Set exercise:
Give the number of lines in the entries that contain "joints". State only the count.

Record excerpts:

■ ■ ■ ■ ■ ■ ■

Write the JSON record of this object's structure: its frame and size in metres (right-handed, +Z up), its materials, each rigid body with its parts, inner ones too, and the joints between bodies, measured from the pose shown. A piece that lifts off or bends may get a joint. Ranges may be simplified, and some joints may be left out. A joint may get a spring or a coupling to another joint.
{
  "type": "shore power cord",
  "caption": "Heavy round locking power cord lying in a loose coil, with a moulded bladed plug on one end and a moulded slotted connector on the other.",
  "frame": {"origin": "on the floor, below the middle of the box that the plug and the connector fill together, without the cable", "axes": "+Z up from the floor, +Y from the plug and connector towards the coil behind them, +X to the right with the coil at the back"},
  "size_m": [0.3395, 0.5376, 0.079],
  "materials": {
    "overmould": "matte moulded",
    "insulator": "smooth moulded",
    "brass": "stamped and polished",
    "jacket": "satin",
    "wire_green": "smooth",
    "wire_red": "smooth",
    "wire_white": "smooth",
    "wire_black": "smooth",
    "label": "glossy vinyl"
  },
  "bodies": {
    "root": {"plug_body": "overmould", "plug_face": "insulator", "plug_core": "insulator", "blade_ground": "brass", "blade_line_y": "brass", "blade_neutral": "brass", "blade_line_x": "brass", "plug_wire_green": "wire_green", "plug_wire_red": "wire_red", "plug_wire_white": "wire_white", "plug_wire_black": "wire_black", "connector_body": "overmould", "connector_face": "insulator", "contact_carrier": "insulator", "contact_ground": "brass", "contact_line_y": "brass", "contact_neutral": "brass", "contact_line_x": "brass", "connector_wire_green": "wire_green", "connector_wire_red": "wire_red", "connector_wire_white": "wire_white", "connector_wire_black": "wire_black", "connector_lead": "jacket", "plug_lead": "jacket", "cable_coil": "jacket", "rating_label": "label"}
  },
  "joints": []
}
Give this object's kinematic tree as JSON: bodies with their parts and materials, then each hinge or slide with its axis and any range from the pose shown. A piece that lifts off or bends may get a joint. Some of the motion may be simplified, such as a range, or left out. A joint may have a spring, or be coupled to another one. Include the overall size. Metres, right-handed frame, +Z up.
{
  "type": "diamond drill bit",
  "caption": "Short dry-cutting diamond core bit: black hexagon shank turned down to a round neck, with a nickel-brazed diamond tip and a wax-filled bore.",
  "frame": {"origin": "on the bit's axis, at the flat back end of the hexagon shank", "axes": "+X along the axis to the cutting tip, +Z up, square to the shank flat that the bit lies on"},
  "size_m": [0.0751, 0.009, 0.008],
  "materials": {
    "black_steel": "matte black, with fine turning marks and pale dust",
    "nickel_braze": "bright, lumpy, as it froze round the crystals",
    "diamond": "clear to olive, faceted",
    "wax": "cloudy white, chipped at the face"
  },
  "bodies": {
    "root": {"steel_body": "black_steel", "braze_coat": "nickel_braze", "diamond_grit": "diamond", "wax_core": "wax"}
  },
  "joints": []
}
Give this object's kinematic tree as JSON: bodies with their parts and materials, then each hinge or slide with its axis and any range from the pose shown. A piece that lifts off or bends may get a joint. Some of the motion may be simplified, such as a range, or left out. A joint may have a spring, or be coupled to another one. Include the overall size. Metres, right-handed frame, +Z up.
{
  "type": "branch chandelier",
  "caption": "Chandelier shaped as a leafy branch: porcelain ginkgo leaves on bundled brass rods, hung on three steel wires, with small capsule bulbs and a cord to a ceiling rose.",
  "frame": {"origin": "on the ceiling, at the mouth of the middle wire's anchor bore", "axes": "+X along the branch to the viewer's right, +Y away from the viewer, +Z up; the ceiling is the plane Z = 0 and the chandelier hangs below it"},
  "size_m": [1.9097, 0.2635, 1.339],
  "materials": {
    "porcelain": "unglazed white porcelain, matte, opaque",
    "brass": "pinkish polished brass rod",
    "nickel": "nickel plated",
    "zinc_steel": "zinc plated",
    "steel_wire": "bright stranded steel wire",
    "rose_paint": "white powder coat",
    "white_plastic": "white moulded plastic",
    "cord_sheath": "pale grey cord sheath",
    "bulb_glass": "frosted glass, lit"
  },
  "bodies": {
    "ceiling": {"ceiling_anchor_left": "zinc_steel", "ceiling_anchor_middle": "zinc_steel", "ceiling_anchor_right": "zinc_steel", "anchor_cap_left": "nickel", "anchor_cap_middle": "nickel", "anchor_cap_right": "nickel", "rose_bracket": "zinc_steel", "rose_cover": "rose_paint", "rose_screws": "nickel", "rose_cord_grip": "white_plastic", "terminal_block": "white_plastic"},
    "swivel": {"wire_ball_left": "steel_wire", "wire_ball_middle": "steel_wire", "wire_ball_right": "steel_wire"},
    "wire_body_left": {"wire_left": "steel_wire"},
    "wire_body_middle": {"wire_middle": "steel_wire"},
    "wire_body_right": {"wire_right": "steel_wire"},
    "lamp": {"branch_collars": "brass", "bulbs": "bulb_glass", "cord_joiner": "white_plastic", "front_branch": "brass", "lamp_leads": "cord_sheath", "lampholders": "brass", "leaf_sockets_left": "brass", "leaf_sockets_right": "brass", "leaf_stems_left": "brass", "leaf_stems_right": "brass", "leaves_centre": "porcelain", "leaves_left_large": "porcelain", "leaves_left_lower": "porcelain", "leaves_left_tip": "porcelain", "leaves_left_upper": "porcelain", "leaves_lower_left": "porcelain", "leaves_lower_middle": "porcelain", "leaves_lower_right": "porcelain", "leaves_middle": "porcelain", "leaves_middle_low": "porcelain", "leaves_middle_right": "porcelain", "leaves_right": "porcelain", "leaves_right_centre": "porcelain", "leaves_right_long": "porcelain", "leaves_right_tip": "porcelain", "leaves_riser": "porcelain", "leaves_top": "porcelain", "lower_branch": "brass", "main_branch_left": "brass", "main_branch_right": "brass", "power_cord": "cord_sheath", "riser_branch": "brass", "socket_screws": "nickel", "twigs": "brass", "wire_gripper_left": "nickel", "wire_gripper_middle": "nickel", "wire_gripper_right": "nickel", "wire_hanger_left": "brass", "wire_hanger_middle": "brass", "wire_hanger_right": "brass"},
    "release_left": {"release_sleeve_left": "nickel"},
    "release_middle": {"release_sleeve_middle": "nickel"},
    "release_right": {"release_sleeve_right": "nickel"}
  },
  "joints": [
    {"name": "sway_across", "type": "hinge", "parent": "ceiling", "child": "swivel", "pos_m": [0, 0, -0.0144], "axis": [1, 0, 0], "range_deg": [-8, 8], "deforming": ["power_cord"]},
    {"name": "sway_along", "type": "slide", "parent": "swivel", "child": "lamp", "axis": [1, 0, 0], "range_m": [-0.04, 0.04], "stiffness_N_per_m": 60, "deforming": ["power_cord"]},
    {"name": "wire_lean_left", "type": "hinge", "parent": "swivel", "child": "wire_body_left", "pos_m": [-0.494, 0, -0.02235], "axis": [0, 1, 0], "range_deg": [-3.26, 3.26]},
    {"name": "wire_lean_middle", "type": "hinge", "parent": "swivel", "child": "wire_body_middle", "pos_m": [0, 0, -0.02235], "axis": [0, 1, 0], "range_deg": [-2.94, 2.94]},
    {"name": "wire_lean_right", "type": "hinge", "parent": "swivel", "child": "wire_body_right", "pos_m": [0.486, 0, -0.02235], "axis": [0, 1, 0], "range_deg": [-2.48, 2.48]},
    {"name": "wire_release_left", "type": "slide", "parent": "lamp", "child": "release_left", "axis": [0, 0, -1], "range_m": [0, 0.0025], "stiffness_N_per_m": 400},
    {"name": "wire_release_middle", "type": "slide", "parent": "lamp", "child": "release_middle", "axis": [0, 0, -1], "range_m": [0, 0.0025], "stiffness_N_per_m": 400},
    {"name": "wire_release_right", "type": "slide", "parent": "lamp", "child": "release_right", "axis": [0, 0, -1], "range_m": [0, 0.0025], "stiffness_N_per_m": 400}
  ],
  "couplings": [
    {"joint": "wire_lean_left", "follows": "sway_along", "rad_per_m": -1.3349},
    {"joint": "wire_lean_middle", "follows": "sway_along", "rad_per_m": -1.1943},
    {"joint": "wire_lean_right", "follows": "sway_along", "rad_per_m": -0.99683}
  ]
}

■ ■ ■ ■ ■ ■ ■

Answer to this exercise:
4